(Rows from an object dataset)
|---|

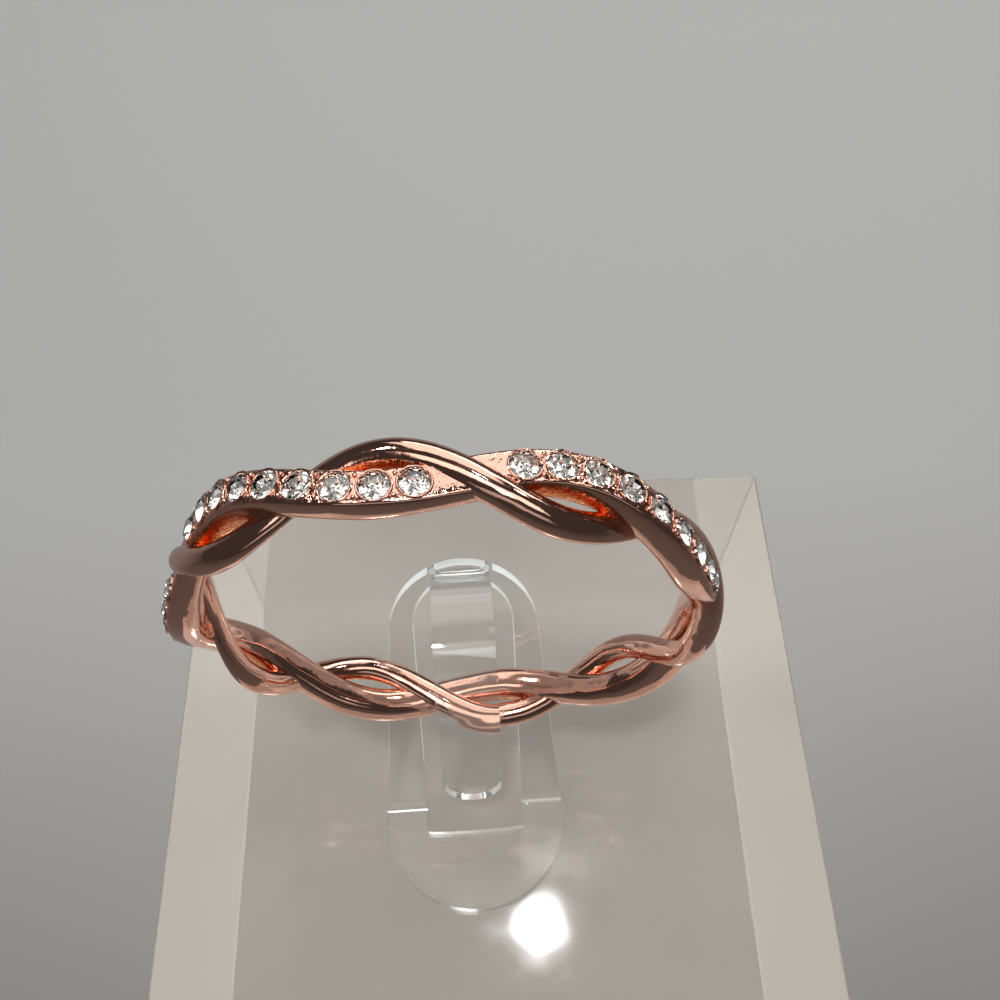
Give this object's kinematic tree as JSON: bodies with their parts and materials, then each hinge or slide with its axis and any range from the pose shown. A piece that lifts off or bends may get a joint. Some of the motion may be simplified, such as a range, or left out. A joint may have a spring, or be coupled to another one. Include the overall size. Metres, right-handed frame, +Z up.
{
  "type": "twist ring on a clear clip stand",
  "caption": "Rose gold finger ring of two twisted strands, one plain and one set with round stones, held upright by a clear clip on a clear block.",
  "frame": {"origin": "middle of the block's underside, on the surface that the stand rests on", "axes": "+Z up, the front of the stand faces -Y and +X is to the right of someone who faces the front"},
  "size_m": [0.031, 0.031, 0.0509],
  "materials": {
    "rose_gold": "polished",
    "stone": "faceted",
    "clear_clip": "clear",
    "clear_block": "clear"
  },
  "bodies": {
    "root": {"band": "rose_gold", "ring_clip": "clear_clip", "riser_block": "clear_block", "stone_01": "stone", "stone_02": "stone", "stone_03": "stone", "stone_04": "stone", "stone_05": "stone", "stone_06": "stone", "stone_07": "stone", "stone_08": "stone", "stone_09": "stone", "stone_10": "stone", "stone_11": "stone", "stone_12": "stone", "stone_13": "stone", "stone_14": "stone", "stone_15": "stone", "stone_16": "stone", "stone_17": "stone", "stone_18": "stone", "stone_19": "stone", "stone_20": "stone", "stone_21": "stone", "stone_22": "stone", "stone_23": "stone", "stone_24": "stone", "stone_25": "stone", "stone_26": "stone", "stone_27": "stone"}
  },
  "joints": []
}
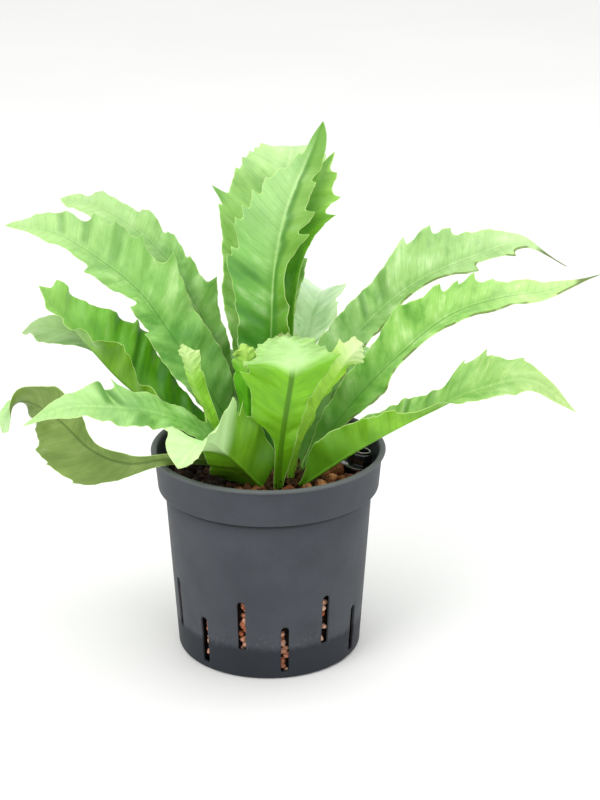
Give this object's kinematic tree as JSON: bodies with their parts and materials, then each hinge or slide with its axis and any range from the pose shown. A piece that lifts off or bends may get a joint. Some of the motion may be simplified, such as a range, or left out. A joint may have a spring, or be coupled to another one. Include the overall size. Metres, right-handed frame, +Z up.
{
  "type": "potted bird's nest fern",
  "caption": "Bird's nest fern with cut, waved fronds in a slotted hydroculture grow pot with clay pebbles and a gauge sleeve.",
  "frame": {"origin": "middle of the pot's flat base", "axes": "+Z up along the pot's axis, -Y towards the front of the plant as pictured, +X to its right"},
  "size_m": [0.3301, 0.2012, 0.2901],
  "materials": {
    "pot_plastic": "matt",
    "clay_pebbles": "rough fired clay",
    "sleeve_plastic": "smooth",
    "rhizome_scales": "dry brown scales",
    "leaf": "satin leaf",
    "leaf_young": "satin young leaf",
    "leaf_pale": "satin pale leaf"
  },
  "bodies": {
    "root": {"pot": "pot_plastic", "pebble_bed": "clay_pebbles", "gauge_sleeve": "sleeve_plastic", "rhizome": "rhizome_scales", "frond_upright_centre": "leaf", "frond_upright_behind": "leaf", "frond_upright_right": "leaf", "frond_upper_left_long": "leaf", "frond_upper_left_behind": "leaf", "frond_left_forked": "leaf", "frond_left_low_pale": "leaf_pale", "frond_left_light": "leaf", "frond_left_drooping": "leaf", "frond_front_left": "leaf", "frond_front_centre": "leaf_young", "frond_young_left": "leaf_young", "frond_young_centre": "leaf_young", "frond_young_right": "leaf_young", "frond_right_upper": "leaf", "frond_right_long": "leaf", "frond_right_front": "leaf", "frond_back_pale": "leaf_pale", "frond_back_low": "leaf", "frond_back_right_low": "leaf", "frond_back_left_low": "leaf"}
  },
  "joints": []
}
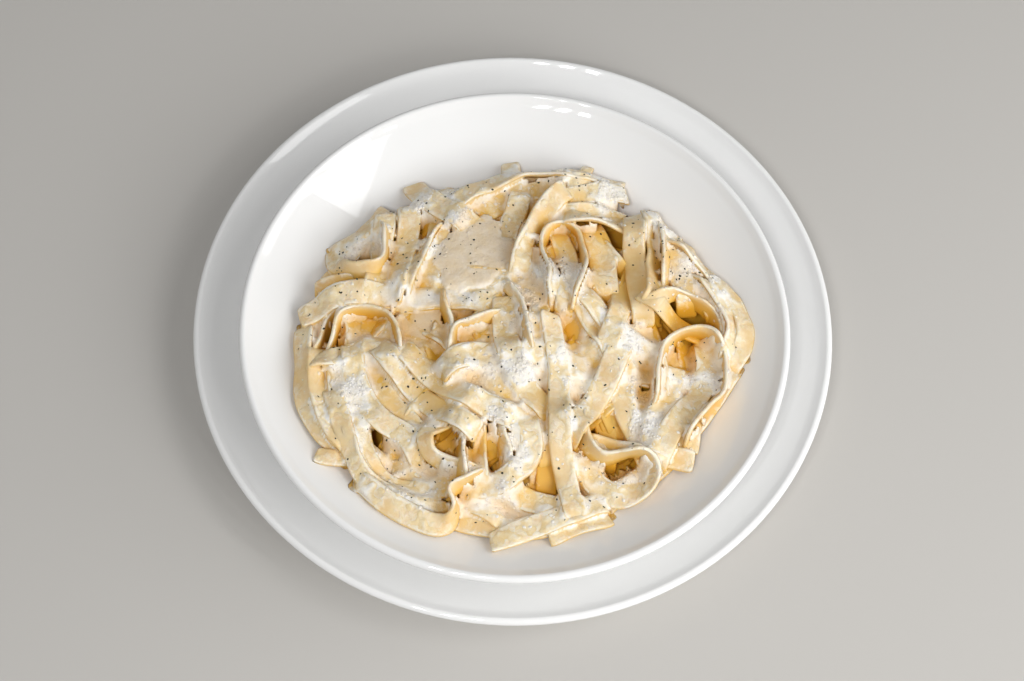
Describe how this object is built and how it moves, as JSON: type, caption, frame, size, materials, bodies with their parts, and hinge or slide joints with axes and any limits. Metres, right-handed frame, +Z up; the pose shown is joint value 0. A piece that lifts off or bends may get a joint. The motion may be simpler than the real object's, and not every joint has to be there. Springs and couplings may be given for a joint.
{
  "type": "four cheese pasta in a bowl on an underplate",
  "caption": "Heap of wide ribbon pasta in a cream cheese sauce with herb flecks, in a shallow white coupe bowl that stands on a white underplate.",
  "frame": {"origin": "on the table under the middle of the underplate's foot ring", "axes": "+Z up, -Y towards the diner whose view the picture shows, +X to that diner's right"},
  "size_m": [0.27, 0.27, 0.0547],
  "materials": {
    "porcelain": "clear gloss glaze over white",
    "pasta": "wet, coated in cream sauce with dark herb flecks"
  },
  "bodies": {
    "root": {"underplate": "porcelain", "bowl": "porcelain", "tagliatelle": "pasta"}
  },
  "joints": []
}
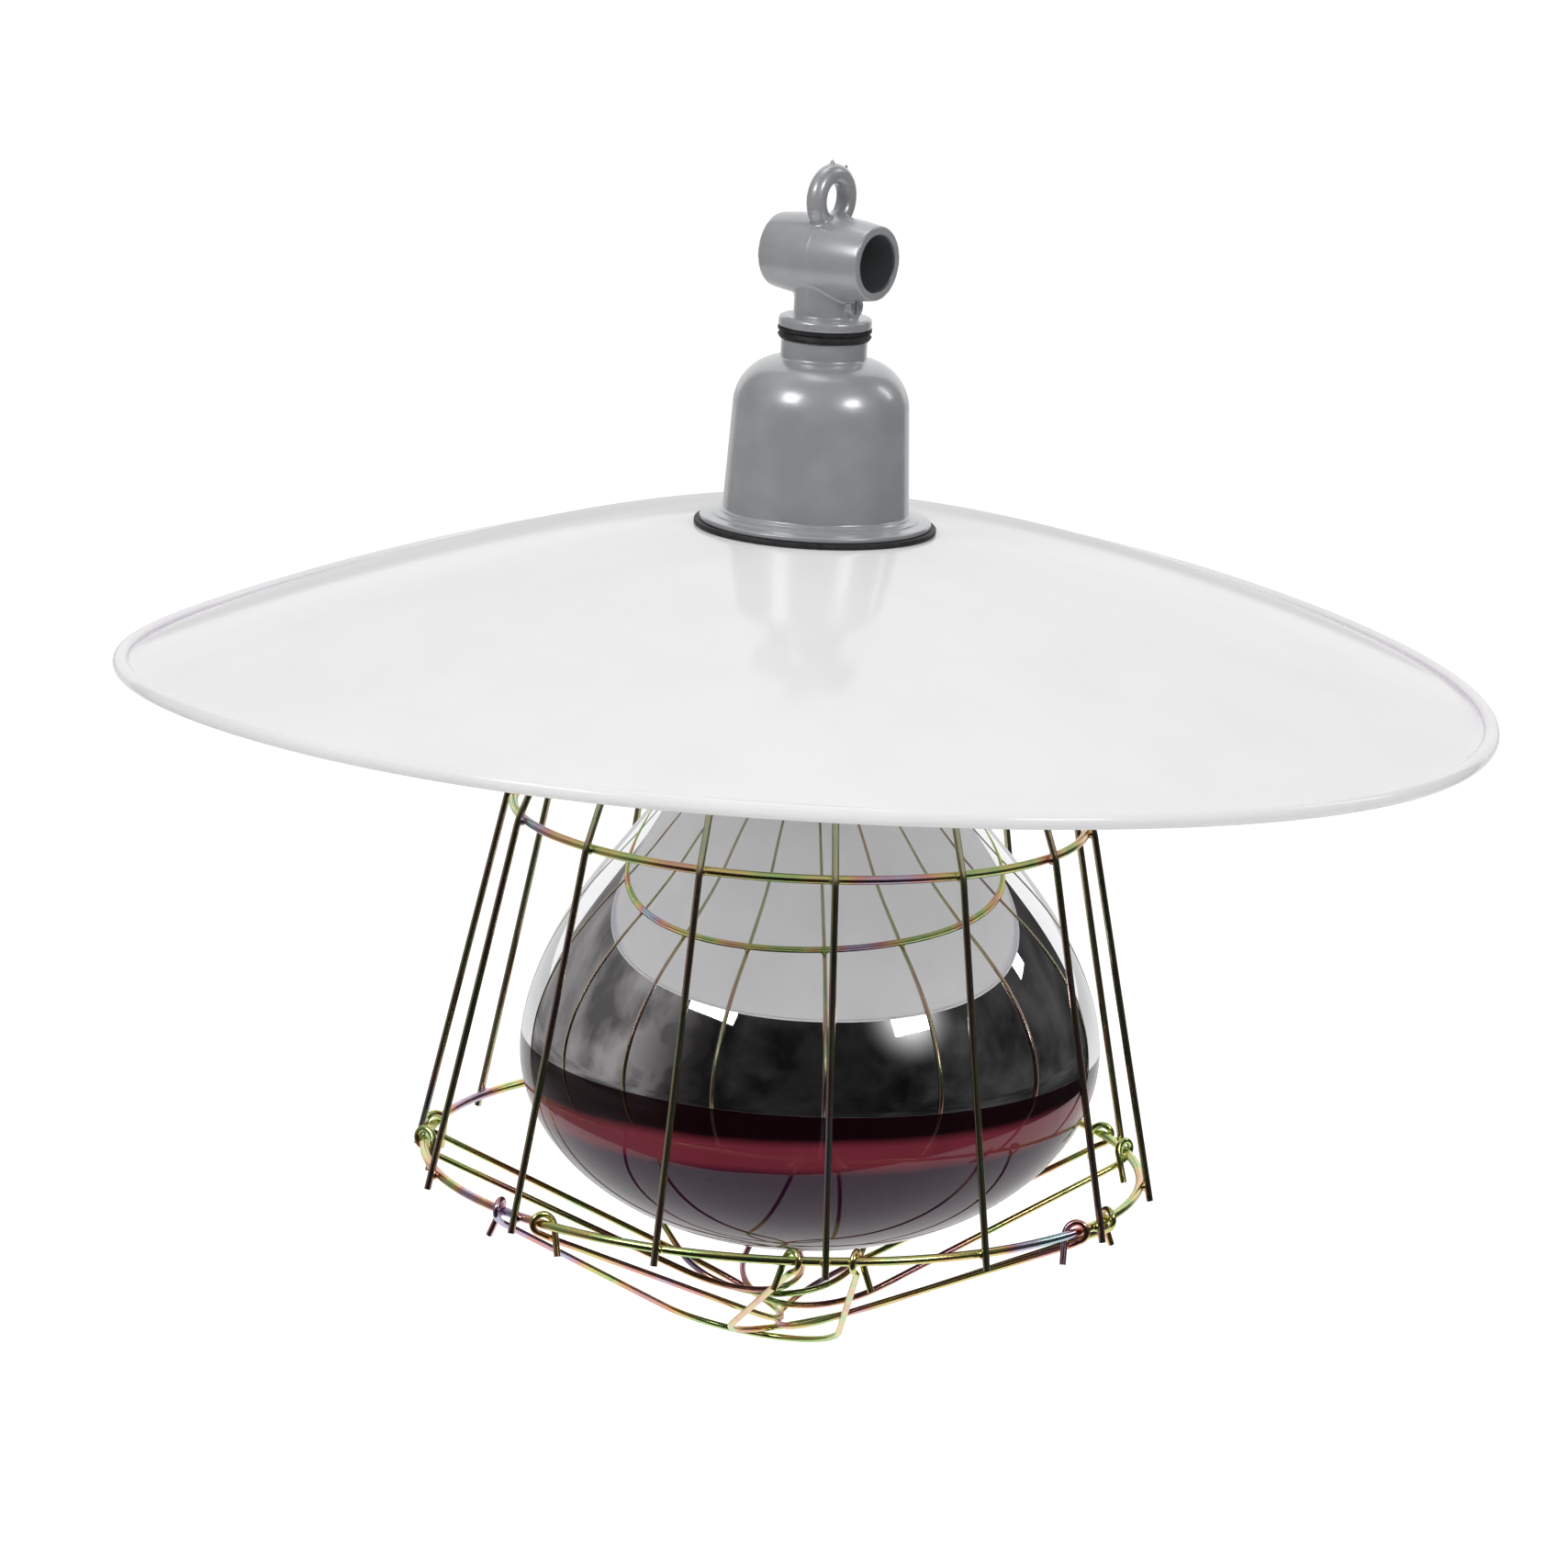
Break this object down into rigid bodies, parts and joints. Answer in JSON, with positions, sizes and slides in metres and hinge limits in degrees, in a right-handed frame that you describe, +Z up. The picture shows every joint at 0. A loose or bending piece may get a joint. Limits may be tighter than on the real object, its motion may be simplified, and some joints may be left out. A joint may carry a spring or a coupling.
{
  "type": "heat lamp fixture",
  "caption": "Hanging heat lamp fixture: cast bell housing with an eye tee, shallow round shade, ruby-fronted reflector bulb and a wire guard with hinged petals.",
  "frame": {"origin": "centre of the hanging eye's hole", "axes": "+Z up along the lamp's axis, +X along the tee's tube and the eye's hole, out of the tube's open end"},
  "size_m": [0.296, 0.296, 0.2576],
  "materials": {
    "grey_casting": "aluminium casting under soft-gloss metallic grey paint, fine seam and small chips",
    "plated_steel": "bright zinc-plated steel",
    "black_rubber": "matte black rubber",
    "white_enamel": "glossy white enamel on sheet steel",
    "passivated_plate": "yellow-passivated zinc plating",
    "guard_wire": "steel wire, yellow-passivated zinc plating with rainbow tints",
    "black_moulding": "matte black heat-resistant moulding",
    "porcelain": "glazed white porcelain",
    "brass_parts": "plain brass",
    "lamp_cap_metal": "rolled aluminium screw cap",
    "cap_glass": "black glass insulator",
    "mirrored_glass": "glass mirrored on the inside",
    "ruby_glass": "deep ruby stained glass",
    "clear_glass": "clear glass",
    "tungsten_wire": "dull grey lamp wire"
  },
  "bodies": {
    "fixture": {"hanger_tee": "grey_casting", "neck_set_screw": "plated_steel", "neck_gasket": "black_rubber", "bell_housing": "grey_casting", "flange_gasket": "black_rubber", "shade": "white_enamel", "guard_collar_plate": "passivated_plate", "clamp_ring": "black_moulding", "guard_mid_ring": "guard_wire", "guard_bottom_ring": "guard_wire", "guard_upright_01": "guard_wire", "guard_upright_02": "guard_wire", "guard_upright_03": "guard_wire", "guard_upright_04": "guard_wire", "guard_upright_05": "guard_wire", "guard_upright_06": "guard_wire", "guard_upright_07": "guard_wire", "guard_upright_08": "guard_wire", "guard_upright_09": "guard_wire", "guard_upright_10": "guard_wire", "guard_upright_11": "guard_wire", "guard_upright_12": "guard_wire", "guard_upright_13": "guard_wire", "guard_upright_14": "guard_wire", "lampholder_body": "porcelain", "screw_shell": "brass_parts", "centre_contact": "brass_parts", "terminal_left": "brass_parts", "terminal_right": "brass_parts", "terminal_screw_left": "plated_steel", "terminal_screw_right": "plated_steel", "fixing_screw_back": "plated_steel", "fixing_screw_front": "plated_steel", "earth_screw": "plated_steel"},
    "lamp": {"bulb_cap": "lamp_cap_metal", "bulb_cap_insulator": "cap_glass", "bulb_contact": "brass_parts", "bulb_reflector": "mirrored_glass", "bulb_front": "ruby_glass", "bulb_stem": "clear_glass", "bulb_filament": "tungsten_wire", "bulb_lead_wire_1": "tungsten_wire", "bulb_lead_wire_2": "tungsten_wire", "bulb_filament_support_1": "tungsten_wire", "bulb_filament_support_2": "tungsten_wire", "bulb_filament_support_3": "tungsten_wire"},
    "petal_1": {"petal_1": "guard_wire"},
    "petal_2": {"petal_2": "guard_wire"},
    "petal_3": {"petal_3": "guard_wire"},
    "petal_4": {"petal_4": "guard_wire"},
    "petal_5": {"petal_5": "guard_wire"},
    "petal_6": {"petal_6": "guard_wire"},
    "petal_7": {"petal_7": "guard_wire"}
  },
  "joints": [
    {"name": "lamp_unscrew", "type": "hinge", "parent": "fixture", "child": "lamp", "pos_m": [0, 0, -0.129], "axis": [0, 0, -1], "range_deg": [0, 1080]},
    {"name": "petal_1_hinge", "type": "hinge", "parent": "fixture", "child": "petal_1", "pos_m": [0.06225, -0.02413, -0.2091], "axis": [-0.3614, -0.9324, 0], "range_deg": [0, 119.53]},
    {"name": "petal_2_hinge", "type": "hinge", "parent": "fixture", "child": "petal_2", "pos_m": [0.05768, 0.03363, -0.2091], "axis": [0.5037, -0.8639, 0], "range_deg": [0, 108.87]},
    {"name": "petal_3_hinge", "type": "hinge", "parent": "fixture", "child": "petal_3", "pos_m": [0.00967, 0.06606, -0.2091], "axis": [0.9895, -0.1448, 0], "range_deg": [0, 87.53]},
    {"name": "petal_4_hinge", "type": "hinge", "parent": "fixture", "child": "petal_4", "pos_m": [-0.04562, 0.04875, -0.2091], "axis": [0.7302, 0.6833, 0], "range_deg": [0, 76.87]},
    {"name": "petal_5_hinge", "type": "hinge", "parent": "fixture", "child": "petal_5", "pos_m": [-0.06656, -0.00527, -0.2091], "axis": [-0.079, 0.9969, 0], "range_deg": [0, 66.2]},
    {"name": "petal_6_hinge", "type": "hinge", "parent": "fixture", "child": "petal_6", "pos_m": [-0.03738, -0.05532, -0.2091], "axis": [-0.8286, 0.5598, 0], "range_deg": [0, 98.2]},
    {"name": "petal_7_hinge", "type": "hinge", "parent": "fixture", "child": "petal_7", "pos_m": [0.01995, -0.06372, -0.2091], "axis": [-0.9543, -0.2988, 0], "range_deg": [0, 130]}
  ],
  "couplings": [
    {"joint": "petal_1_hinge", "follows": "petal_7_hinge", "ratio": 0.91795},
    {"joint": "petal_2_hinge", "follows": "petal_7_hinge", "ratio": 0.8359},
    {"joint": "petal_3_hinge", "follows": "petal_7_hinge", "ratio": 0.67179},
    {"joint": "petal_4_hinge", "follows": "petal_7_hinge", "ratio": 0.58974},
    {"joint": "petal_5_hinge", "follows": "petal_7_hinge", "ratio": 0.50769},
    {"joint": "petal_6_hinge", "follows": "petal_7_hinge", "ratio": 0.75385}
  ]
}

|---|

__Description of the task__. Using the listing above, pick out each line that contains the word "limits", then copy it.

__Answer to this exercise__.
Describe how this object is built and how it moves, as JSON: type, caption, frame, size, materials, bodies with their parts, and hinge or slide joints with axes and any limits. Metres, right-handed frame, +Z up; the pose shown is joint value 0. A piece that lifts off or bends may get a joint. The motion may be simpler than the real object's, and not every joint has to be there. Springs and couplings may be given for a joint.
Break this object down into rigid bodies, parts and joints. Answer in JSON, with positions, sizes and slides in metres and hinge limits in degrees, in a right-handed frame that you describe, +Z up. The picture shows every joint at 0. A loose or bending piece may get a joint. Limits may be tighter than on the real object, its motion may be simplified, and some joints may be left out. A joint may carry a spring or a coupling.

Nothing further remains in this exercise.